この作品は、某重大電車事故の発生をほぼ同時に感知した、いわゆる予知夢体験の一種であるが、上に書いた“お蔵入り”の時期を完全にフライングしてしまった内容になっている。“暗黙の了解”というモラルの問題であるから、やった者勝ちの側面は否めないが、実話怪談読みの立場から言えば当然「アンフェア」という印象が強烈に残った。作者に相当の躊躇いがあり、悪意あるひけらかしが目的でないのは十分理解できるが、どうしても納得がいかないというのが本音である。


『漆黒のトンネル』
トンネルの怪談も相当の昔から定番として伝えられてきたものである。常時暗くて狭い、ある種の水場である、山を掘削して通しているなど、怪異が起こりやすい条件をこれだけ十分に満たしていながらどこにでもあるポイントはそれほど多くないと言えるだろう。

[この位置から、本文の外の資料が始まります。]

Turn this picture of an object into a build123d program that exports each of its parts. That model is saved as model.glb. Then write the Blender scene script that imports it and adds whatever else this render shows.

この作品もおそらく実体験を元にしたものであると推察するが、トンネル怪談としては非常に希少価値のあるものであると断言できる。トンネルにまつわる怪異は、そのトンネルに入らないと起動しない、つまり様々な怪異のパターンがあるが、その全てはトンネル内で起こったエピソードばかりなのである。ところがこの作品のケースは、トンネルに入る直前に異変を察知して引き返し、再度行ったところで異常に気付き、結局問題のトンネルには一度も侵入していないのである。しかも普段の道路の光景と全く違う、いわゆる異界に迷い込んだというパターンの怪異と考えたとしても、そのアクセントとしてトンネルの異変に気付くというのは記憶にない。とにかくトンネルに入る前にその無限に続く闇に気付いて引き返したという例は稀な怪異である。状況の説明や行動の描写などに少々舌足らずな表記が見受けられるが、時系列的な記録としてはおおむね過不足ない内容になっていると思うので、良い感じの実話怪談と見てよいだろう。